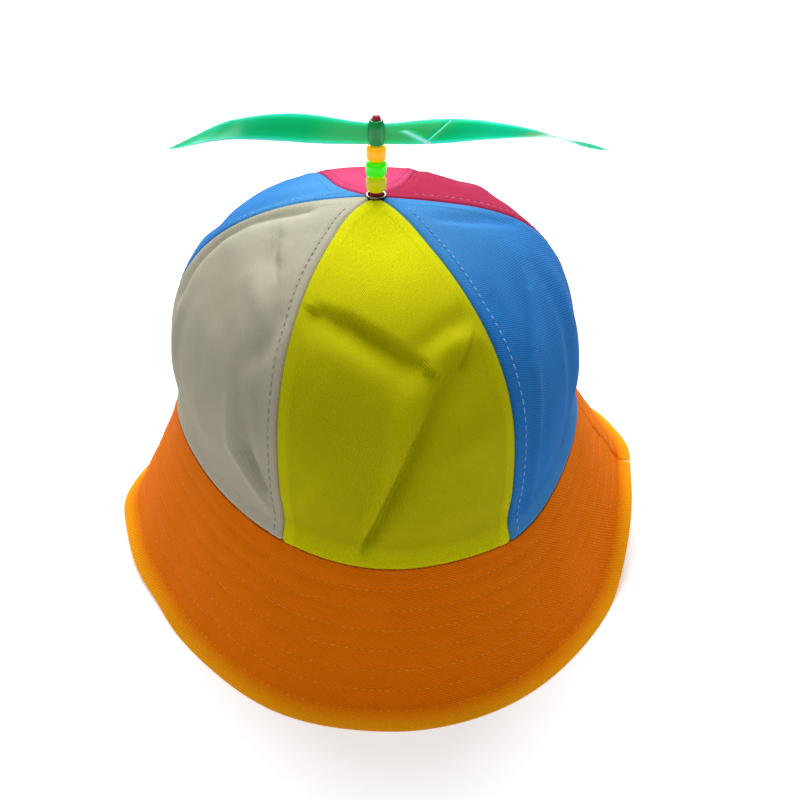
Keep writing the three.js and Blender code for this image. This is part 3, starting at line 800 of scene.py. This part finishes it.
# Eyelet, stem, beads and propeller stand on the crown's top
crownTop = crown["seamHeight"] + crown["height"]
stack = {
    "shoulderRadius": 2.3, "shoulderRise": 1.9, "shoulderEdge": 0.3, "rodRadius": 1.1,
    "headRadius": 1.75, "headHeight": 1.7,
    "discRadius": 7.0, "discHeight": 1.5, "bore": 1.4, "gap": 0.3,
    "beadHeight": 5.9, "beadSquareness": 4.4, "boreRim": 0.15, "boreEdge": 0.2,
    "hubHeight": 9.5, "hubRadius": 3.3, "hubEnd": 2.5, "hubPower": 2.6,
}
beadBase = crownTop + stack["shoulderRise"] + stack["gap"]
beadPitch = stack["beadHeight"] + stack["gap"]
hubBase = beadBase + 3 * beadPitch
headBase = hubBase + stack["hubHeight"] + stack["gap"]


def arc(centreR, centreZ, radius, fromDeg, toDeg, steps):
    turns = np.radians(np.linspace(fromDeg, toDeg, steps))
    return [(centreR + radius * math.cos(t), centreZ + radius * math.sin(t)) for t in turns]


# Eyelet: a rolled ring above the cloth and a flat flange under it
eyelet = {
    "bore": 3.2, "neck": 3.5, "flange": 4.0, "back": 4.8, "backHeight": 0.6,
    "above": 0.3, "below": 0.6, "neckDrop": 0.1, "rollRise": 0.6, "rollFrom": -50, "rollTo": 180,
}
seat = crownTop + eyelet["above"]
under = crownTop - crown["cloth"] - eyelet["below"]
rollRadius = (eyelet["flange"] - eyelet["bore"]) / 2
ringProfile = [
    (eyelet["bore"], under - eyelet["backHeight"]), (eyelet["back"], under - eyelet["backHeight"]),
    (eyelet["back"], under), (eyelet["neck"], under), (eyelet["neck"], seat - eyelet["neckDrop"]),
] + arc(eyelet["bore"] + rollRadius, seat + rollRadius * eyelet["rollRise"], rollRadius,
        eyelet["rollFrom"], eyelet["rollTo"], 14)
eyeletPiece = addObject("eyelet_ring", turnedMesh("eyelet_ring", ringProfile),
                        plateMaterial("nickelPlatedBrass"))
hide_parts("eyelet")

redPlastic = mouldedMaterial("redPolystyrene", "#a01030", "#e03060", subsurface=0.2, scatter=0.6)
discTop = under - eyelet["backHeight"] - stack["gap"]
shoulderTop = crownTop + stack["shoulderRise"]
stemProfile = [
    (0, discTop - stack["discHeight"]), (stack["discRadius"], discTop - stack["discHeight"]),
    (stack["discRadius"], discTop), (stack["shoulderRadius"], discTop),
    (stack["shoulderRadius"], shoulderTop - stack["shoulderEdge"]),
    (stack["shoulderRadius"] - stack["shoulderEdge"], shoulderTop),
    (stack["rodRadius"], shoulderTop), (stack["rodRadius"], headBase),
] + [(stack["headRadius"] * math.cos(t), headBase + stack["headHeight"] * math.sin(t))
     for t in np.linspace(0, math.pi / 2, 10)]
stemPiece = addObject("stem_moulding", turnedMesh("stem_moulding", stemProfile, 40), redPlastic)
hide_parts("stem")

# Beads: squarish barrels of neon polystyrene
beads = [
    {"name": "bead_lower", "radius": 3.95, "slot": "plastic_olive",
     "dark": "#b0aa00", "light": "#c8c400"},
    {"name": "bead_middle", "radius": 4.05, "slot": "plastic_green",
     "dark": "#20d800", "light": "#3cf000"},
    {"name": "bead_upper", "radius": 3.85, "slot": "plastic_amber",
     "dark": "#ff9c00", "light": "#ffbc00"},
]
# the beads' emission is a painted glow, for light shining through them
beadPaintedGlow = 0.5
for index, bead in enumerate(beads):
    low = beadBase + index * beadPitch
    middle = low + stack["beadHeight"] / 2
    power = 2 / stack["beadSquareness"]
    barrel = []
    for t in np.linspace(-math.pi / 2, math.pi / 2, 27):
        r = bead["radius"] * math.cos(t) ** power if abs(t) < math.pi / 2 - 1e-6 else 0
        z = middle + math.copysign(abs(math.sin(t)) ** power, t) * stack["beadHeight"] / 2
        if r > stack["bore"] + stack["boreRim"]:
            barrel.append((r, z))
    boreEnds = (low + stack["boreEdge"], low + stack["beadHeight"] - stack["boreEdge"])
    profile = [(stack["bore"], boreEnds[0])] + barrel + [(stack["bore"], boreEnds[1])]
    material = mouldedMaterial(bead["name"] + "Polystyrene", bead["dark"], bead["light"],
                               paintedGlow=beadPaintedGlow)
    mesh = turnedMesh(bead["name"] + "_barrel", profile, 56)
    piece = addObject(bead["name"] + "_barrel", mesh, material)
    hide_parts(bead["name"])
print("stem and beads made")


# Propeller: two twisted, drooping blades of thin plastic on a barrel hub
propeller = {
    "rightArm": 86.5, "leftArm": 78.0, "rightDroop": 5.2, "leftDroop": 7.2,
    "chord": 11.3, "thickness": 1.1, "edge": 0.45, "arch": 3.0, "turn": math.radians(-7.7),
    "tipStart": 0.97, "tipLeast": 0.02,  # the last of the blade is rounded off
    "thinning": 0.5, "edgeShare": 0.98, "edgeHighlight": 1.8, "creaseFade": 0.1, "blend": 0.03,
    "columns": 200, "rows": 20,
}
# Sections of a blade: how far along its arm, its width as a share of the chord, its pitch in
# degrees, how far it arches up and how far it droops, as shares of arch and droop
sectionColumns = {"along": 0, "chord": 1, "pitch": 2, "arch": 3, "droop": 4}
bladeSections = np.array([
    (0.0, 0.73, 88, 0.0, 0.0),
    (0.1, 0.8, 87, 0.15, 0.0),
    (0.2, 0.91, 84, 0.35, 0.0),
    (0.3, 0.96, 77, 0.55, 0.0),
    (0.4, 0.93, 69, 0.68, 0.0),
    (0.5, 0.88, 59, 0.65, 0.0),
    (0.6, 0.8, 49, 0.52, 0.0),
    (0.68, 0.75, 39, 0.32, 0.0),
    (0.77, 0.73, 22, 0.1, 0.15),
    (0.88, 0.62, 7, 0.0, 0.54),
    (0.95, 0.4, 2, 0.0, 0.82),
    (1.0, 0.06, 0, 0.0, 1.0),
])


def sectionValue(along, name):
    # a soft curve through the sections, so that the blade has no corners
    values = bladeSections[:, sectionColumns[name]]
    stations = bladeSections[:, sectionColumns["along"]]
    spread = np.linspace(-propeller["blend"], propeller["blend"], 7)
    return sum(np.interp(np.clip(along + s, 0, 1), stations, values) for s in spread) / len(spread)


def bladePoint(blade, along, across, face):
    chord = sectionValue(along, "chord") * propeller["chord"]
    tip = np.clip((1 - along) / (1 - propeller["tipStart"]), propeller["tipLeast"], 1)
    chord = chord * np.where(along > propeller["tipStart"], np.sqrt(tip), 1)
    pitch = np.radians(sectionValue(along, "pitch"))
    rise = sectionValue(along, "arch") * propeller["arch"]
    rise = rise - sectionValue(along, "droop") * blade["droop"]
    off = across - 0.5
    swell = np.sqrt(1 - 4 * off * off * propeller["edgeShare"])
    body = mix(propeller["edge"], propeller["thickness"], swell)
    thin = body * mix(1, propeller["thinning"], along) * face / 2
    # painted light: the plastic is painted paler towards its edges, where light shines through, and
    # white across the creases, as painted highlights
    paintedHighlight = np.abs(off) * propeller["edgeHighlight"]
    for crease in blade["creases"]:
        distance = (along - crease["along"]) * blade["arm"] - off * crease["slant"]
        bent = np.exp(-((distance / crease["width"]) ** 2))
        low, high = crease["reach"]
        fade = propeller["creaseFade"]
        bent = bent * smooth(off, low - fade, low) * (1 - smooth(off, high, high + fade))
        thin = thin + crease["height"] * bent
        paintedHighlight = np.maximum(paintedHighlight, crease["paintedHighlight"] * bent)
    upward = np.stack([off * 0, -np.cos(pitch), np.sin(pitch)], -1)
    outward = np.stack([off * 0, -np.sin(pitch), -np.cos(pitch)], -1)
    root = (stack["bore"] + stack["hubEnd"]) / 2
    middle = hubBase + bladeSections[0, sectionColumns["chord"]] * propeller["chord"] / 2
    place = np.stack([mix(root, blade["arm"], along), off * 0, middle + rise], -1)
    place = place + upward * (off * chord)[..., None] + outward * thin[..., None]
    turn = propeller["turn"] + blade["turn"]
    x = place[..., 0] * math.cos(turn) - place[..., 1] * math.sin(turn)
    y = place[..., 0] * math.sin(turn) + place[..., 1] * math.cos(turn)
    # the attribute that holds a weave on cloth holds the place on the blade and its painted
    # highlight here
    marks = np.stack([along * blade["arm"], off * chord, paintedHighlight], -1)
    return np.stack([x, y, place[..., 2]], -1), marks


# Soft PVC, moulded thin: glossy and translucent, with painted light: paler towards its edges and
# white across two creases, as painted highlights
def bladeMaterial():
    material, tree, shader = newMaterial("greenPvc")
    marks = node(tree, "ShaderNodeAttribute", {"attribute_name": "placeAndLight"})
    parts = node(tree, "ShaderNodeSeparateXYZ", _0=marks.outputs["Vector"])
    stir = addPart(tree, parts.outputs["Z"], noiseNode(tree, 60.0, 3.0), 0.12)
    greensAndHighlights = [(0.0, "#00b878"), (0.62, "#04c884"), (0.86, "#34eaba"), (0.93, "#8cffe4"),
              (1.0, "#f4fffc")]
    fill(tree, shader,
         {"Transmission Weight": 0.08, "Subsurface Weight": 1.0,
          "Subsurface Radius": (0.6, 1.0, 0.9), "Subsurface Scale": 3.0 * mm, "IOR": 1.5},
         {"Base Color": ramp(tree, stir, [(stop, linear(colour)) for stop, colour in greensAndHighlights]),
          "Roughness": rangeNode(tree, noiseNode(tree, 500.0, 4.0), 0.16, 0.3)})
    return material


greenPvc = bladeMaterial()
blades = [
    {"name": "blade_right", "arm": propeller["rightArm"], "droop": propeller["rightDroop"],
     "turn": 0.0,
     "creases": [
         # each crease is a small dent with a painted white highlight along it
         {"along": 0.25, "slant": 11.0, "width": 0.75, "height": -0.3,
          "reach": (-0.3, 0.4), "paintedHighlight": 0.97},
         {"along": 0.12, "slant": -16.0, "width": 4.2, "height": -0.3,
          "reach": (-0.45, 0.1), "paintedHighlight": 0.94},
     ]},
    {"name": "blade_left", "arm": propeller["leftArm"], "droop": propeller["leftDroop"],
     "turn": math.pi, "creases": []},
]
for blade in blades:
    mesh = shellMesh(blade["name"], propeller["columns"], propeller["rows"],
                     lambda along, across: bladePoint(blade, along, across, 1),
                     lambda along, across: bladePoint(blade, along, across, -1))
    piece = addObject(blade["name"], mesh, greenPvc, "propeller")
    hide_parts("propeller")

hubProfile = [(stack["bore"], hubBase)]
for t in np.linspace(-1, 1, 21):
    r = mix(stack["hubEnd"], stack["hubRadius"], 1 - abs(t) ** stack["hubPower"])
    z = hubBase + stack["hubHeight"] * (0.5 + 0.5 * t)
    hubProfile.append((r, z))
hubProfile.append((stack["bore"], hubBase + stack["hubHeight"]))
# the hub's emission is a painted glow, for light shining through it
hubMaterial = mouldedMaterial("hubPvc", "#009048", "#08b464", subsurface=0.4, scatter=1.5,
                              paintedGlow=0.12, clear=0.3)
hubPiece = addObject("propeller_hub", turnedMesh("propeller_hub", hubProfile, 48), hubMaterial,
                     "propeller")
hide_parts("propeller")
print("propeller made")


# Floor, light and camera
bm = bmesh.new()
bmesh.ops.create_grid(bm, x_segments=1, y_segments=1, size=4)
floorMesh = bpy.data.meshes.new("table")
bm.to_mesh(floorMesh)
bm.free()
table = bpy.data.objects.new("table", floorMesh)
scene.collection.objects.link(table)
# White backdrop paper, matt, and bright enough to be seen as white
tableMaterial, tableTree, tableShader = newMaterial("whitePaper")
fill(tableTree, tableShader,
     {"Base Color": linear("#f6f6f8"), "Roughness": 0.9,
      "Emission Color": linear("#ffffff"), "Emission Strength": 0.32}, {})
floorMesh.materials.append(tableMaterial)

world = bpy.data.worlds.new("studio")
scene.world = world
world.use_nodes = True
worldTree = world.node_tree
backdrop = worldTree.nodes["Background"]
backdrop.inputs[0].default_value = (1, 1, 1, 1)
# a white wall where the picture looks past the table, which gives little light itself
seen = node(worldTree, "ShaderNodeLightPath")
wall = rangeNode(worldTree, seen.outputs["Is Camera Ray"], 0.09, 0.95)
worldTree.links.new(wall, backdrop.inputs[1])

lampAim = Vector((0, 0, 0.06))
softBoxes = [
    {"name": "overhead", "at": (0, 0, 1.55), "size": 1.3, "energy": 11.8},
    {"name": "behind", "at": (0.06, 1.06, 1.14), "size": 1.3, "energy": 30.6},
]
for box in softBoxes:
    lamp = bpy.data.lights.new(box["name"], "AREA")
    lamp.shape = "DISK"
    lamp.size = box["size"]
    lamp.energy = box["energy"]
    lampObject = bpy.data.objects.new(box["name"], lamp)
    lampObject.location = box["at"]
    shining = lampAim - lampObject.location
    lampObject.rotation_euler = shining.to_track_quat("-Z", "Y").to_euler()
    scene.collection.objects.link(lampObject)
scene.view_settings.view_transform = "Standard"

# The photograph's view of the hat
view = {"aim": (10.12, -1.37, 51.45), "distance": 511.05, "elevation": math.radians(33.58),
        "yaw": math.radians(-7.7), "roll": math.radians(0.81), "lens": 54, "sensor": 36}
flatReach = view["distance"] * math.cos(view["elevation"])
aim = Vector(view["aim"])
eye = aim + Vector((flatReach * math.sin(view["yaw"]), -flatReach * math.cos(view["yaw"]),
                    view["distance"] * math.sin(view["elevation"])))
cameraData = bpy.data.cameras.new("camera")
cameraData.lens = view["lens"]
cameraData.sensor_width = view["sensor"]
camera = bpy.data.objects.new("camera", cameraData)
camera.matrix_world = (Matrix.Translation(eye * mm)
                       @ (aim - eye).to_track_quat("-Z", "Y").to_matrix().to_4x4()
                       @ Matrix.Rotation(view["roll"], 4, "Z"))
scene.collection.objects.link(camera)
scene.camera = camera
print("floor, light and camera made")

□ □ □

The exercise >> Copy exactly the lines that run from the first line of the data to the line containing "return [(centreR +", please, with both ends included and nothing else.

Solution for this task >>
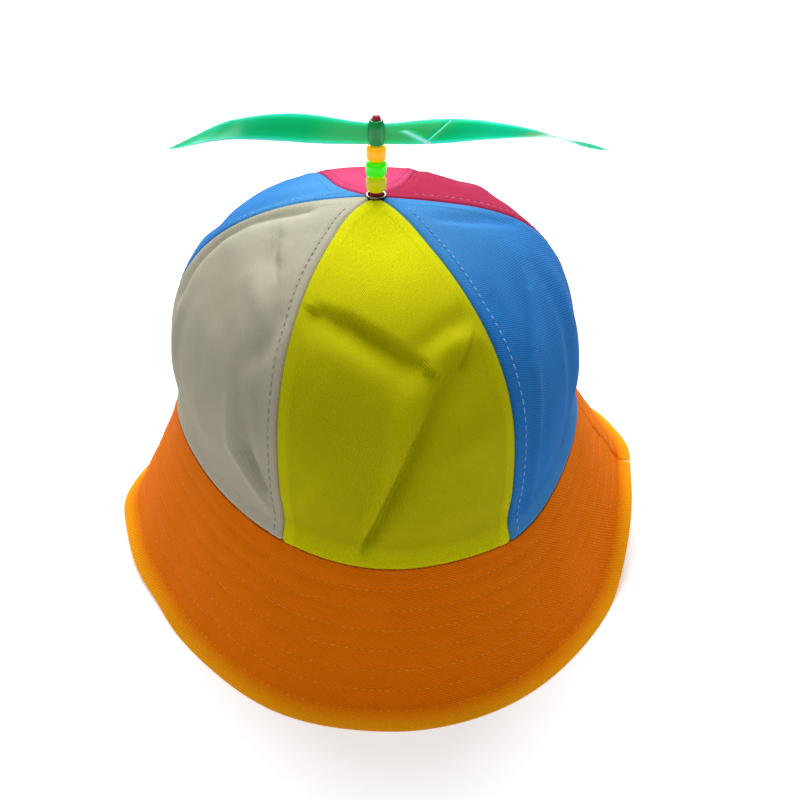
Keep writing the three.js and Blender code for this image. This is part 3, starting at line 800 of scene.py. This part finishes it.
# Eyelet, stem, beads and propeller stand on the crown's top
crownTop = crown["seamHeight"] + crown["height"]
stack = {
    "shoulderRadius": 2.3, "shoulderRise": 1.9, "shoulderEdge": 0.3, "rodRadius": 1.1,
    "headRadius": 1.75, "headHeight": 1.7,
    "discRadius": 7.0, "discHeight": 1.5, "bore": 1.4, "gap": 0.3,
    "beadHeight": 5.9, "beadSquareness": 4.4, "boreRim": 0.15, "boreEdge": 0.2,
    "hubHeight": 9.5, "hubRadius": 3.3, "hubEnd": 2.5, "hubPower": 2.6,
}
beadBase = crownTop + stack["shoulderRise"] + stack["gap"]
beadPitch = stack["beadHeight"] + stack["gap"]
hubBase = beadBase + 3 * beadPitch
headBase = hubBase + stack["hubHeight"] + stack["gap"]


def arc(centreR, centreZ, radius, fromDeg, toDeg, steps):
    turns = np.radians(np.linspace(fromDeg, toDeg, steps))
    return [(centreR + radius * math.cos(t), centreZ + radius * math.sin(t)) for t in turns]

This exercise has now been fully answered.